The references started off as quite simple things that just specified the entity identifier in a neutral way.

Then they evolved a bit so that they’re more like database queries that can be used to locate the entities to work with. Rather than just matching identifiers, they can also match properties.

Then they evolved further and became a way that you could not only describe an existing object, but also how to make it if it didn’t already exist. Passing in a bunch of these references has a pleasingly declarative feel about it. It’s as if you’re a subset of the database as you need it to be, and leaving the storage system to work out whether it needs to fetch existing entities or make new ones.

Meanwhile, another interesting aspect of references is that they can be resolved. As I mentioned above, to a client of the Datastore, they can be thought of as an immutable description, which is a way of locating an entity. Internally though, there has to be a process of resolving this description, to turn it into an actual entity record2. This means that there’s some potential value in passing back the resolved reference as well as whatever other results you’re supposed to return. A resolved reference is guaranteed to describe a record in the underlying database, and can hold on to some internal state allowing them to skip the lookup work.

As a result of this, the concept of a GuaranteedReference was born, and the API was modified so that whilst it took instances of EntityReference, it would also return instance of GuaranteedReference. These guaranteed references were interchangeable with normal ones, but the need to return them, potentially along with a property dictionary as well, made some of the result code a little messy3.

Evolving References

I digress slightly.

Getting back to the evolution of references into things that could describe how to make something: doing this required some types of references gaining a property dictionary, used to populate the entity if it had to be created.

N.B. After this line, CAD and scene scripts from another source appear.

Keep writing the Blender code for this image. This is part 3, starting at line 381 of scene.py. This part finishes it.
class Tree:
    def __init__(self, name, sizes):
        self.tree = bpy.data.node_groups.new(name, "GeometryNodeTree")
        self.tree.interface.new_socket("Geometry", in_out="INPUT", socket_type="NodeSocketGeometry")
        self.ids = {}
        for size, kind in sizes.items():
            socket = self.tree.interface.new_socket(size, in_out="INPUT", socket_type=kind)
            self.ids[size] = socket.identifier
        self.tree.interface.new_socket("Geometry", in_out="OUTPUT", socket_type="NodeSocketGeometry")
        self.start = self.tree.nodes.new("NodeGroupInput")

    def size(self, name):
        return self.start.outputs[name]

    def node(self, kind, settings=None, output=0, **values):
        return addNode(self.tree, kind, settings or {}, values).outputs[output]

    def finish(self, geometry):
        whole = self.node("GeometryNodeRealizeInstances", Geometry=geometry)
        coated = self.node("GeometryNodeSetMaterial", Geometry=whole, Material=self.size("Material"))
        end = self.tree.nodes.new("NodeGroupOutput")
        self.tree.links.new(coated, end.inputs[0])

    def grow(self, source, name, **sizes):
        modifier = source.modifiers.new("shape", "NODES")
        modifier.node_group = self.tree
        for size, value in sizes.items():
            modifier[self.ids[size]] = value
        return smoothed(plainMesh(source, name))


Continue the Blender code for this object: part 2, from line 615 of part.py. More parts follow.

Which was interesting, because it offered a tantalising glimpse of a possible world where, rather than passing in references and getting back properties associated with them, perhaps you passed in references-with-associated-properties, and also got back references-with-associated-properties.

Instead of having to sometimes pass in a list of EntityReference instances, and other times a list of EntityReference:PropertyDictionary pairs, and sometimes getting back a list of GuaranteedReference instances, and other times a list of GuaranteedReference:PropertyDictionary pairs, maybe the API could be arranged so that you always pass in a list of references, and get back a list of references.

If the references own property dictionaries, then on the way in, these can be used as a description of how to set up the entity, or how to modify the entity. On the way out, the dictionaries can contain any properties that were looked up, and the returned references themselves can be upgraded to be guaranteed.

This leads to an API where every operation feels like a transformation. You pass in a list of existing references, and you get back a list of transformed references. Which feels nice.

It also feels very much like what I will need for the user interface, where you’ll need to have some sort of placeholder objects, standing in for the entities, which the user interface code can extract properties from, and perhaps perform changes to.

The Future

This is where I’m heading with the next iteration of the Datastore API (which I should probably call 2.0, but may well just call 1.3 since things are moving so fast at the moment that I’m not be completely strict about semantic versioning).

There are still a few wrinkles to work out456.

I’m not yet sure what all the answers are, but I’m looking forward to finding out.

  1. I might have fogotten to add one in earlier versions of the API. :facepalm:. 

  2. The current implementation uses CoreData under the hood, so needs to work with NSManagedObject and NSManagedObjectContext. We don’t want to leak these implementation details though, which is where references come in. The resolution process takes a reference and a CoreData context, and gets back the NSManagedObject corresponding to that entity. 

  3. For example, you’d ask for a list of properties, for a list of entities, and get back a dictionary where the keys were the corresponding guaranteed entities and the values were property dictionaries. The references you passed in and the ones you got back described the same entities, but were different objects, which complicated the process of extracting results from the dictionary. 

  4. One thing I’m pondering is whether the references that describe a new entity need to make a distinction between properties to use to create it if it’s missing, and properties for the actual operation you requested. For example, if you want to look up a record by id, but also set its name if you create it. If a record with the id exists, the name might have a different value, so you don’t want to set it in that situation. Does that mean that references need two dictionaries - an initial values one and a values-to-use-for-the-operation one? Or are the only operations that take a dictionary always going to overwrite anything that was there before anyway? 

  5. Another thing I’m pondering is whether these references really can now act as fully fledged stand-ins for the real entities in the user interface. In which case they probably need a new name. Can you fetch a few, display them in the UI, use them to collect property modifications from the UI, and then issue an update back to the store to commit them? Does this work cleanly in all situations? From the UI’s point of view, these references are stand-ins, but are not perfect copies of the real things, and may not contain all the properties that the real thing contains; they may also be out of date if a synchronisation from another device has changed something in the meantime. 

  6. Should the references’ dictionaries be mutable, or is it better that they are immutable and always replaced by a new object when the callback from the previous operation is called to indicate that it has completed? Is there a danger that using an older copy of a reference in a new operation might accidentally overwrite new property values with stale ones?